BANGKOK — The Supreme Court today found a Yellowshirt columnist guilty of libel for alleging in 2006 that then-Prime Minister Thaksin Shinawatra supported an anti-monarchy movement.
Pramote Nakhonthap was handed a suspended two-year jail term for a 2006 article he wrote for Manager Daily in which he said Thaksin’s government collaborated with unnamed anti-monarchy activists in a bid to turn the Royal Family into “a mere symbolic institution.”
“There was never any plot,” Noppadol Patama, a Thaksin aide said today in a statement after the verdict. “This is a moral lesson that in politics, regardless of whether we like someone or not, we should only speak the truth to each other. From now on, defaming each other with false information should stop, because society doesn’t gain anything.”
Noppadol urged all sides to respect the court’s ruling. Responding to the verdict this afternoon, Pramote said he accepted the court’s verdict but would be undeterred in his writing.

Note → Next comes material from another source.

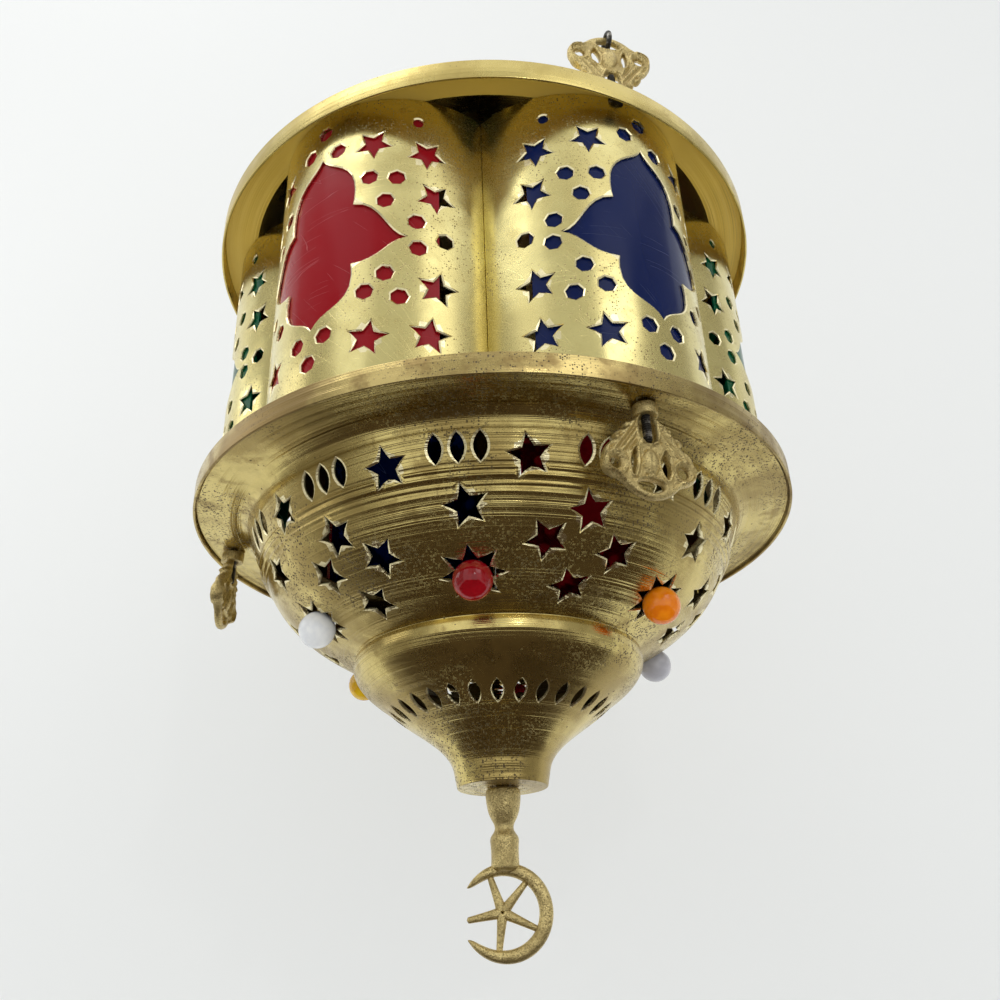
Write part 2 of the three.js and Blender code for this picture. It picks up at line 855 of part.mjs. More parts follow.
function hexNut(radius, bore, foot, height) {
  const corners = [];
  for (let i = 0; i < nutSides; i++) {
    const angle = (2 * Math.PI * i) / nutSides;
    corners.push(new THREE.Vector2(radius * Math.cos(angle), radius * Math.sin(angle)));
  }
  const shape = new THREE.Shape(corners);
  shape.holes.push(ellipse(0, 0, bore, bore));
  const settings = { depth: height, bevelEnabled: false, curveSegments: smallSteps / 2 };
  return new THREE.ExtrudeGeometry(shape, settings).translate(0, 0, foot);
}

// Lamp holder, with an inner groove that keeps the metal sleeve
function lampHolder() {
  const bore = nippleRadius + boreGap;
  const groove = sleeveRadius + gap;
  const throat = sleeveRadius - sheet;
  return spun(
    [
      [throat, holderFoot],
      [holderRadius, holderFoot],
      [holderRadius, holderTop - holderNeck - holderShoulder],
      [holderNeckRadius, holderTop - holderNeck],
      [holderNeckRadius, holderTop],
      [bore, holderTop],
      [bore, nippleFoot - gap],
      [throat, nippleFoot - gap - holderShoulder],
      [throat, sleeveFoot + sleeveHeight + gap],
      [groove, sleeveFoot + sleeveHeight + gap],
      [groove, sleeveFoot - gap],
      [throat, sleeveFoot - gap],
      [throat, holderFoot],
    ],
    middleSteps,
  );
}

function cordBush() {
  const plug = nippleBore - gap;
  const seat = nippleTop + gap;
  return spun(
    [
      [bushBore, seat - bushPlug],
      [plug, seat - bushPlug],
      [plug, seat],
      [nippleRadius, seat],
      [nippleRadius, seat + bushCollar],
      [bushBore, seat + bushCollar],
      [bushBore, seat - bushPlug],
    ],
    smallSteps,
  );
}

// Assembly
place("top_cap", topCap(), spunBrass);
place("base_rim", baseRim(), spunBrass);
place("lower_bowl", lowerBowl(), spunBrass);

const lugPanel = lobePanel(true);
const plainPanel = lobePanel(false);
const colourPane = colourSheet();
for (let k = 0; k < lobeCount; k++) {
  const lobe = frameAt(lobeAzimuth + (k * 360) / lobeCount);
  const carriesLug = k % (lobeCount / castCount) === 0;
  place("lobe_panel_" + (k + 1), (carriesLug ? lugPanel : plainPanel).clone(), panelBrass, lobe);
  place("colour_sheet_" + (k + 1), colourPane.clone(), sheetColours[sheetOrder[k]], lobe);
}

for (let k = 0; k < beadCount; k++) {
  place("glass_bead_" + (k + 1), glassBead(k), beadColours[k]);
}

const pendantSeat = flangeAt(pendantRadius - bossRadius) - gap;
for (let k = 0; k < castCount; k++) {
  const azimuth = castAzimuth + (k * 360) / castCount;
  const spot = frameAt(azimuth);
  const above = new THREE.Group();
  above.position.set(0, -lugRadius, capTop + gap);
  above.rotation.z = degrees(lugTurns[k]);
  spot.add(above);
  place("top_lug_" + (k + 1), casting.clone().rotateY(Math.PI), castBrass, above);
  place("chain_ring_" + (k + 1), chainRing(), darkSteel, above);
  const lugTip = capTop + gap + screwReach;
  const lugScrew = place("lug_screw_" + (k + 1), screw(lugTip, capSeat - gap), darkSteel, spot);
  lugScrew.position.set(0, -lugRadius, 0);

  const below = new THREE.Group();
  below.position.set(0, -pendantRadius, pendantSeat);
  below.rotation.z = degrees(pendantTurns[k]);
  spot.add(below);
  place("pendant_" + (k + 1), casting.clone(), castBrass, below);
  const pendantTip = pendantSeat - screwReach;
  const seat = shelfTop + gap;
  const pendantScrew = place("pendant_screw_" + (k + 1), screw(pendantTip, seat), darkSteel, spot);
  pendantScrew.position.set(0, -pendantRadius, 0);
}

const washerFoot = bowlFoot + sheet + gap;
const nutFoot = washerFoot + washerThickness + gap;
const studHole = studRadius + boreGap;
place("finial", finial(), castBrass);
place(
  "finial_washer",
  spunRing(studHole, washerRadius, washerFoot, washerFoot + washerThickness, middleSteps),
  castBrass,
);
place("finial_nut", hexNut(nutRadius, studHole, nutFoot, nutHeight), castBrass);

const nippleHole = nippleRadius + boreGap;
place("lamp_holder", lampHolder(), holderPlastic);
place(
  "holder_sleeve",
  spunRing(sleeveRadius - sheet, sleeveRadius, sleeveFoot, sleeveFoot + sleeveHeight, middleSteps),
  sleeveMetal,
);
place(
  "holder_nipple",
  spunRing(nippleBore, nippleRadius, nippleFoot, nippleTop, smallSteps),
  castBrass,
);
place("nipple_nut_upper", hexNut(lockNutRadius, nippleHole, crownTop + gap, lockNutHeight), castBrass);
place(
  "nipple_nut_lower",
  hexNut(lockNutRadius, nippleHole, lockNutTop - lockNutHeight, lockNutHeight),
  castBrass,
);
place("cord_bush", cordBush(), holderPlastic);

export default lantern;
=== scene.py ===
"""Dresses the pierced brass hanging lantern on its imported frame: smooth spun and pierced
sheets, castings, beads and coloured sheets, with their finishes, camera and light.
Sizes are millimetres measured from the lower edge of the base rim, as on the drawing, and
become metres in the frame's own place when a mesh is made."""
import math

import bmesh
import bpy
import numpy as np
from mathutils import Matrix, Vector
from mathutils.geometry import delaunay_2d_cdt


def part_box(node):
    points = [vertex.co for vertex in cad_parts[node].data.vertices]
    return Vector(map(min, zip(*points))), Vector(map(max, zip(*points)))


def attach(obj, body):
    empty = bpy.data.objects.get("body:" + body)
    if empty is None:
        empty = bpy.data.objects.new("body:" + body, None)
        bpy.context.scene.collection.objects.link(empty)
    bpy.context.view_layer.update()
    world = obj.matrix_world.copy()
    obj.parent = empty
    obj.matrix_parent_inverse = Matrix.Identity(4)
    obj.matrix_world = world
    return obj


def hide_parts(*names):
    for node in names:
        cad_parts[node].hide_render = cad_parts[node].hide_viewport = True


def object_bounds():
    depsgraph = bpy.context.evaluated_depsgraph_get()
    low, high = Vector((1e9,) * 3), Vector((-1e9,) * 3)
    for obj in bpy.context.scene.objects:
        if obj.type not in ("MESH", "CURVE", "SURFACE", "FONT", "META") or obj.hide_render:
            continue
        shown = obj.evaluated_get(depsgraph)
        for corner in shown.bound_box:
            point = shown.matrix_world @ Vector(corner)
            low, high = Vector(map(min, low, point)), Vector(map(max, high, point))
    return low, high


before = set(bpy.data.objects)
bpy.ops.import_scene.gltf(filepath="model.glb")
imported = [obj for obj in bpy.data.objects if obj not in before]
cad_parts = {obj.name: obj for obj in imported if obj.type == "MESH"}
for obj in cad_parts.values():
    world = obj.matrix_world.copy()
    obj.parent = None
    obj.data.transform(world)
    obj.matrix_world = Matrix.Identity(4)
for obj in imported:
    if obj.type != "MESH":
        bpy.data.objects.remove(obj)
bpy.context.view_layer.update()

MM = 0.001
ORIGIN_HEIGHT = -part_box("base_rim")[0].z / MM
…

The original case stemmed from a May 2006 article by Pramote titled “The Finland Strategy: A Plot to Change Thailand’s Ruling System,” referring to a conspiracy theory first circulated among Yellowshirt supporters in 2005 which alleged Thaksin and his Thai Rak Thai Party secretly pledged at a meeting in Finland to overthrow Thailand’s monarchy.
Read more: Who are the Yellowshirts?
“Thaksin’s strategy and Thaksin’s regime have already started; they have already taken shape,” Pramote wrote. “If this continues unchallenged, it will be completed, and we will no longer have a monarch and democracy that we desire.”
In response to the article, Thaksin filed a libel suit naming Pramote and four other Manager Media Group staff members as defendants. The courts acquitted the four others. In 2009, Pramote was found guilty in the Criminal Court, a decision reaffirmed by the Court of Appeals in 2013. He subsequently appealed to the Supreme Court.
But today the Supreme Court dismissed Pramote’s appeal and reaffirmed the lower courts’ rulings, which sentenced him to one year in prison. Pramote has served no jail time in the matter and the sentence today was suspended for two years.
Pramote’s article was published at the height of protests against Thaksin organized by the Yellowshirts, a coalition of middle-class urbanites, wealthy businesspeople and traditional elites dedicated to removing Thaksin and his influence from Thai politics.
Thaksin, who won elections by wide margins in 2001 and 2005, is viewed by his supporters as a champion of the rural poor. The Yellowshirts see him as a corrupt autocrat who also sought to overthrow the monarchy.
The Royal Family is widely revered, and any remark or action deemed libelous toward the monarchy is both a taboo and criminal offense, punishable by up to 15 years in prison.
When the military seized power from Thaksin in September 2006, it cited lese majeste (insult of the monarchy) as one of alleged crimes committed by his administration.
Thaksin is currently living in self-imposed exile to avoid a 2008 corruption conviction handed down in absentia. However, despite his exile, he continues to wield his political influence via his proxies and political allies, such as sister Yingluck Shinawatra, who served as prime minister from 2011 to 2014.
Yellowshirt Leader Acquitted
The same court today acquitted Yellowshirt leader and Manager Daily founder Sondhi Limthongkul in a separate libel case brought by Thaksin.
That suit stemmed from a 2006 speech given by Sondhi at a Yellowshirt rally accusing Thaksin of buying support from voters and dabbling in “superstition.”
Sondhi Limthongkul (left) and his deputy, Sarocha Pornudomsak (right), at a Yellowshirt rally in Bangkok on Feb 4, 2006.
Two lower courts found Sondhi guilty of defaming Thaksin, but today the Supreme Court overturned those rulings and acquitted Sondhi on the grounds that Thaksin was a public figure open to criticism by members of the public.
Sondhi was a co-founder of Yellowshirt umbrella organization the People’s Alliance for Democracy, and led protests against Thaksin in 2005. His former media corporation covered the protests extensively.
Sondhi has kept a low profile in recent years.